La première foire est inaugurée ce jour-là salle Chemellier, près de l’hôtel de ville, par les plus hautes personnalités d’Angers : le préfet Emmanuel Borromée, le maire de la ville Victor Bernier, ses adjoints Planchenault et Pottier, l’industriel vinaigrier et conseiller municipal Durbecé. Le bureau de l’Union des apiculteurs au grand complet fait les honneurs de la huitaine de stands : l’abbé Rousselot, curé de Sorges, président ; la comtesse de Lozé et Eugène Proust, vice-présidents ; Verdon-Richard, secrétaire général et Cochin, trésorier. Deux types de produits sont présentés : ceux qui sont récoltés et élaborés par les abeilles, miel, pollen, cire et ceux qui sont fabriqués par les apiculteurs eux-mêmes : gâteaux, pains d’épices, bonbons, hydromel, liqueurs au miel. Le compte rendu de l’inauguration note particulièrement « un miel au chocolat, possédant les propriétés adoucissantes et rafraîchissantes qui en font un aliment aussi agréable que délicat ».

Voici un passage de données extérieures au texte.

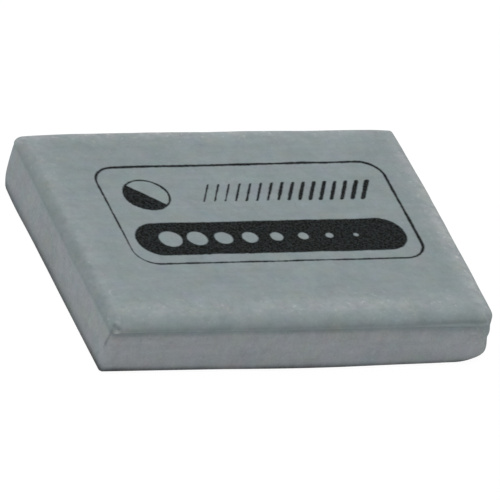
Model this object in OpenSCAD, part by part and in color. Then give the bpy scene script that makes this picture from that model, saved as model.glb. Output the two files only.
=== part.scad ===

Le premier concours apicole
La deuxième foire au miel, en novembre 1922, se tient de nouveau salle Chemellier, dont elle remplit cette fois tout le rez-de-chaussée et une partie des galeries du premier étage. C’est que les apiculteurs y exposent aussi différents modèles de ruches, des rayons de miel tels qu’ils sont dans les ruches et leurs instruments de travail. Un concours apicole – le premier en Anjou – accompagne la manifestation, subventionnée par le ministère de l’Agriculture. Les élèves des écoles qui ont reçu des leçons d’apiculture peuvent y participer. Les catégories de prix sont nombreuses : miel, cire, cirage et lait de cire, propolis, hydromel, oenomel (boisson fermentée au miel), liqueurs, vinaigre de miel, pâtisseries, confitures au miel… et tous les instruments apicoles. Des nouveautés sont présentées par leurs inventeurs. Le melloscope – pour mesurer la couleur des miels – du directeur du rucher d’Ornay à Châtillon-sur-Indre reçoit le premier prix. Le deuxième va à la coutellerie Loret-Fleurance (rue des Poêliers, magasin toujours existant) pour un couteau de poche. Le stand Fleurance est particulièrement riche en matériel.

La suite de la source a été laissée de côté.